In the standard Higgs model, one introduces
a fundamental scalar doublet:
%
\beq
\phi=\left(\matrix{\phi^+ \cr \phi^0 \cr}\right)
{}~,
\eeq
%
with potential:
%
\beq
V(\phi)=\lambda \left(\phi^{\dagger}\phi - {v^2\over 2}\right)^2
{}~.
\label{eq:pot}
\eeq
%
While this theory is simple and renormalizable, it has
a number of shortcomings. First, while the theory
can be constructed to accommodate the
breaking of electroweak symmetry, it provides no {\it explanation} 
for it -- one simply assumes that the potential
is of the form in eqn.~(\ref{eq:pot}). In addition, in
the absence of supersymmetry, quantum corrections to
the Higgs mass are naturally of order the largest scale
in the theory
%
\beq
{\lower5pt\hbox{\epsfysize=0.25 truein \epsfbox{figures/msq.eps}}}
\Rightarrow  m_H^2 \propto \Lambda^2~,
\eeq
%
leading to the hierarchy and naturalness problems.\cite{thooft} 
Finally, the $\beta$ function for the self-coupling $\lambda$
%
\beq
{\lower7pt\hbox{\epsfysize=0.25 truein \epsfbox{figures/beta.eps}}}
\Rightarrow \beta = {3\lambda^2 \over 2 \pi^2} \, > \, 0
{}~,
\eeq
%
leading to a ``Landau pole'' and triviality.\cite{trivial}


The hierarchy/naturalness and triviality problems
can be nicely summarized in terms of the 
Wilson renormalization group.
Define the theory with a fixed UV-cutoff:
\beqa
{\cal L}_\Lambda =  & D^\mu \phi^\dagger D_\mu \phi + 
m^2(\Lambda)\phi^\dagger \phi 
+ {\lambda(\Lambda)\over 4}(\phi^\dagger\phi)^2 \nonumber\\
& + {\hat{\kappa}(\Lambda)\over 36\Lambda^2}(\phi^\dagger\phi)^3+\ldots  
\label{eq:liz}
\eeqa
Here $\hat{\kappa}$ is the coefficient of a representative 
irrelevant operator, 
of dimension greater than four.
Next, integrate out states with $\Lambda^\prime < k < \Lambda$,
and construct a new Lagrangian with the same {\it
low-energy} Green's functions:
\beqa
{\cal L}_\Lambda & \Rightarrow & {\cal L}_{\Lambda^\prime} \nonumber\\
m^2(\Lambda)& \rightarrow & m^2(\Lambda^\prime) \nonumber \\
\lambda(\Lambda) & \rightarrow & \lambda(\Lambda^\prime) \nonumber \\
\hat{\kappa}(\Lambda) & \rightarrow & \hat{\kappa}(\Lambda^\prime)  
\eeqa
The low-energy behavior of the theory is then nicely summarized in terms
of the evolution of couplings in the infrared.\footnote{For convenience,
  we ignore the corrections due to the weak gauge interactions.  In
  perturbation theory, at least, the presence of these interactions does
  not qualitatively change the features of the Higgs sector.} A
three-dimensional representation of this flow in the
infinite-dimensional space of couplings shown in Figure \ref{Fig1}.

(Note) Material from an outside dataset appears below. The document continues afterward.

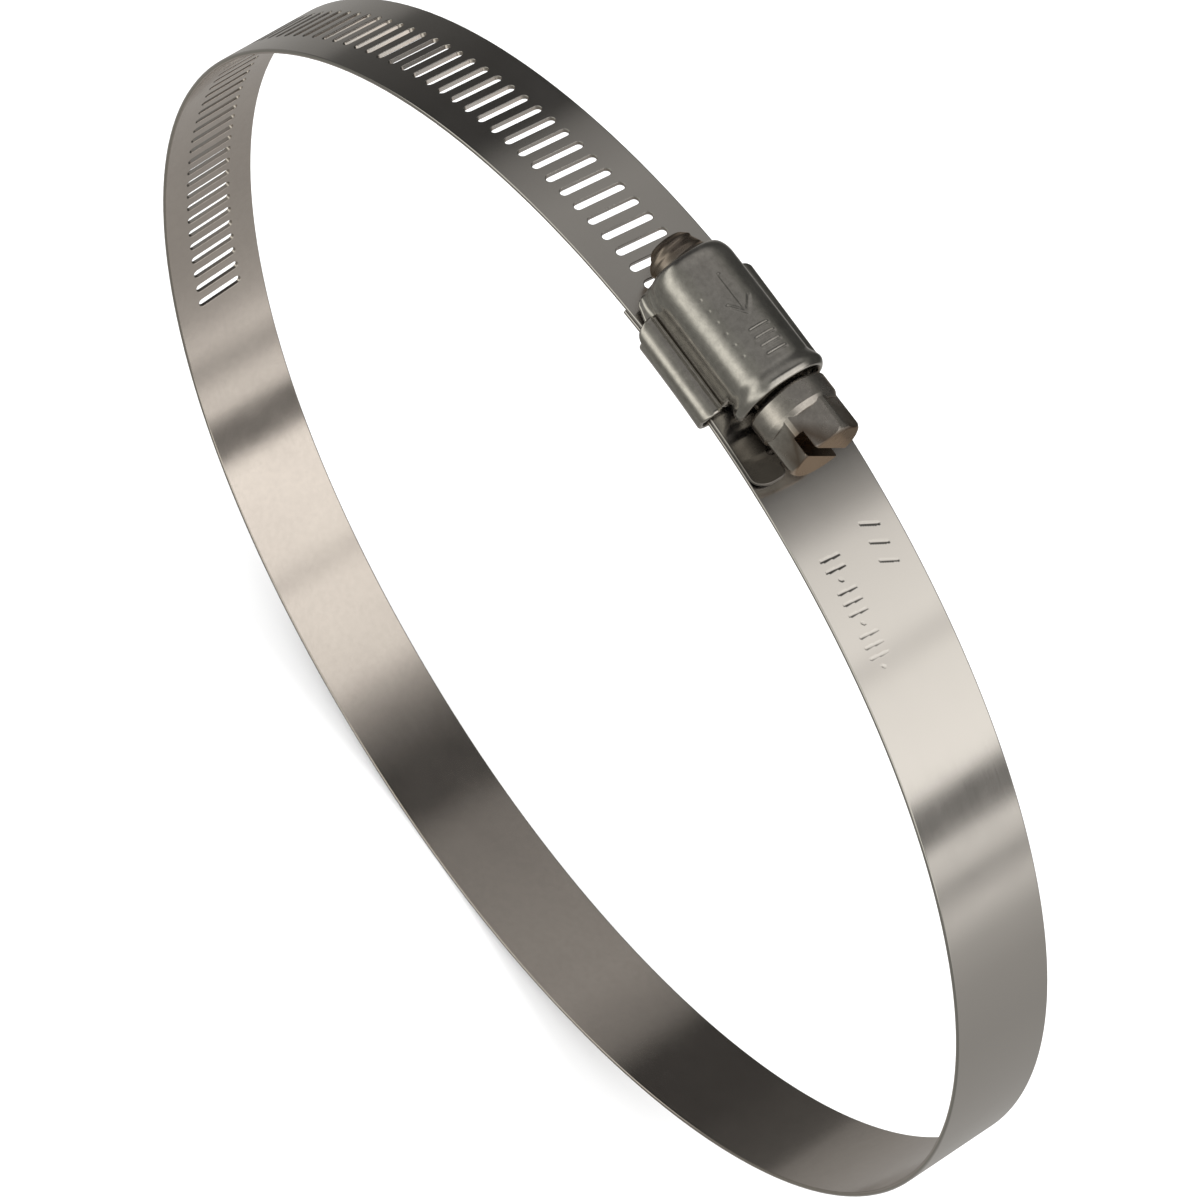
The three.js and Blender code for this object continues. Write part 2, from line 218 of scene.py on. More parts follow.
def slot_rim(flat, wall, centre):
    """The bevelled wall of a slot, as rings from the top face to the bottom one. flat is its
    outline on the faces and wall its outline in the steel, with the directions away from its
    axis."""
    half = BAND_THICKNESS / 2
    rings = []
    for outline, t, up in ((flat, half, 1.0), (wall, half - SLOT_BEVEL, 0.0),
                           (wall, -half + SLOT_BEVEL, 0.0), (flat, -half, -1.0)):
        ring = []
        for (x, y), (nx, ny) in outline:
            normal = (0.0, 0.0, up) if up else (-nx, -ny, 0.0)
            ring.append(((x + centre, y, t), normal))
        rings.append(ring)
    return rings


def wall_quads(skin, rings, closed, flip):
    """Faces between each ring and the next; open rings aren't joined up at their ends."""
    count = len(rings[0])
    for upper, lower in zip(rings, rings[1:]):
        for i in range(count if closed else count - 1):
            j = (i + 1) % count
            quad = [upper[i], upper[j], lower[j], lower[i]]
            skin.face(quad[::-1] if flip else quad)


def slot_cell(skin, centre, width):
    """One pitch of the band with its slot."""
    half = BAND_THICKNESS / 2
    flat_edge = HALF_WIDTH - EDGE_ROUND
    outer = slot_outline(SLOT_WIDTH / 2 + SLOT_BEVEL)
    inner = slot_outline(SLOT_WIDTH / 2)
    x0, x1 = centre - width / 2, centre + width / 2
    box = [(x0, -flat_edge), (x1, -flat_edge), (x1, flat_edge), (x0, flat_edge)]
    hole = [(x + centre, y) for (x, y), _ in outer]
    plate_face(skin, box, hole, half, 1.0)
    plate_face(skin, box, hole, -half, -1.0)
    wall_quads(skin, slot_rim(outer, inner, centre), True, False)
    edges = cross_section([-1.0, 1.0])
    for i in range(len(edges)):
        (ya, ta), (nya, nta) = edges[i]
        (yb, tb), (nyb, ntb) = edges[(i + 1) % len(edges)]
        # the flat sides are there already, with their hole
        if abs(ya - yb) > flat_edge:
            continue
        skin.face([
            ((x0, ya, ta), (0.0, nya, nta)), ((x1, ya, ta), (0.0, nya, nta)),
            ((x1, yb, tb), (0.0, nyb, ntb)), ((x0, yb, tb), (0.0, nyb, ntb)),
        ])


def tail_outline(start, inset):
    """The tail's end: rounded corners, and a notch where it was sheared through a slot. Each
    point comes with the direction out of the steel."""
    corner_length, corner_width = 1.5, 2.2
    notch_half, notch_corner, notch_depth = 2.4, 0.9, 1.3
    floor_inset = 0.3    # from the notch's inner corner to the next point on its floor
    floor_x = TAIL_LENGTH - notch_depth - inset
    side = [((start, inset - HALF_WIDTH), (0.0, -1.0))]
    for i in range(ARC_STEPS + 1):
        turn = math.pi / 2 * i / ARC_STEPS
        nx, ny = math.sin(turn), -math.cos(turn)
        x = TAIL_LENGTH - corner_length + (corner_length - inset) * nx
        side.append(((x, -HALF_WIDTH + corner_width + (corner_width - inset) * ny), (nx, ny)))
    for i in range(ARC_STEPS + 1):
        turn = math.pi / 2 * i / ARC_STEPS
        nx, ny = math.cos(turn), math.sin(turn)
        x = TAIL_LENGTH - notch_corner + (notch_corner - inset) * nx
        side.append(((x, -notch_half - notch_corner + (notch_corner - inset) * ny), (nx, ny)))
    side.append(((floor_x, -notch_half - inset), (0.7, 0.7)))
    side.append(((floor_x, -notch_half + floor_inset), (1.0, 0.0)))
    mirrored = [((x, -y), (nx, -ny)) for (x, y), (nx, ny) in reversed(side)]
    return side + mirrored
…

%%%%%%%%%%%%Figure1%%%%%%%%%%%%%%%%%%%%%%%%%%%%%%%%%%%%
\begin{figure}[tbp]
\centering
\epsfysize=2in
\hspace*{0in}
\epsffile{figures/wilson.ps}
\caption{Renormalization group flow of Higgs mass $m^2$, Higgs
self-coupling $\lambda$, and the coefficient of a representative
irrelevant operator $\hat{\kappa}$. The flows go from upper-left to
lower-right as one scales to the infrared.}
\label{Fig1}
\end{figure}
%%%%%%End of Figure1%%%%%%%%%%%%%%%%%%

From Figure \ref{Fig1}, we see that as we scale to the infrared the
coefficients of irrelevant operators, such as $\hat{\kappa}$, tend to
zero; {\it i.e.} the flows are attracted to the finite dimensional
subspace spanned (in perturbation theory) by operators of dimension four
or less; this is the modern understanding of {\it renormalizability}. On
the other hand, the coefficient of the only {\it relevant} operator (of
dimension 2), $m^2$, tends to infinity. This leads to the
naturalness/hierarchy problem.\cite{thooft} Since we want $m^2 \propto
v^2$ at low energies we must adjust the value of $m^2(\Lambda)$ to a
precision of
%
\beq
{\Delta m^2(\Lambda) \over m^2(\Lambda)} \propto {v^2 \over \Lambda^2}~.
\eeq

Central to our discussion here is
the fact that the coefficient of the only
marginal operator $\lambda$ tends to 0, because of the positive $\beta$
function.  If we try to take the continuum limit, $\Lambda \to
+\infty$, the theory becomes free or trivial.\cite{trivial} The
triviality of the scalar sector of the standard one-doublet Higgs model
implies that this theory is only an effective low-energy theory valid
below some cut-off scale $\Lambda$.  Physically this scale marks the
appearance of new strongly-interacting symmetry-breaking dynamics. 
Examples of such high-energy theories include ``top-mode''
standard models\,\cite{topmode} and composite Higgs models.\cite{chiggs}
As the Higgs mass increases, the upper bound on the scale $\Lambda$
decreases.  An estimate of this effect can be obtained by
integrating the one-loop $\beta$-function, which yields
\beq
\lambda(m_H) \stackrel{<}{\sim} {{2\pi^2}\over 3\log{\Lambda\over m_H}}\, .
\label{eq:est}
\eeq

Using the relation $m^2_H = 2\lambda(m_H) v^2$ we find 
%
\beq 
m^2_H \ln\left({\Lambda\over m_H}\right)\le {4\pi^2 v^2 \over 3}~.
\label{estimate}
\eeq 
%
Hence a lower bound\,\cite{cabbibo,dashen} on $\Lambda$ yields an upper
bound on $m_H$. We must require that $M_H / \Lambda$ in
eqn.~(\ref{estimate}) be small enough to afford the effective Higgs
theory some range of validity (or to minimize the effects of
regularization in the context of a calculation in the scalar theory).
Quantitative\,\cite{lattice} studies on the lattice using analytic and
Monte Carlo techniques result in an upper bound on the Higgs mass of
approximately 700 GeV.  The lattice Higgs mass bound is potentially
ambiguous because the precise value of the bound on the Higgs boson's
mass depends on the (arbitrary) restriction placed on $M_H / \Lambda$.
The ``cut-off'' effects arising from the regulator are not universal:
different schemes can give rise to different effects of varying sizes
and can change the resulting Higgs mass bound.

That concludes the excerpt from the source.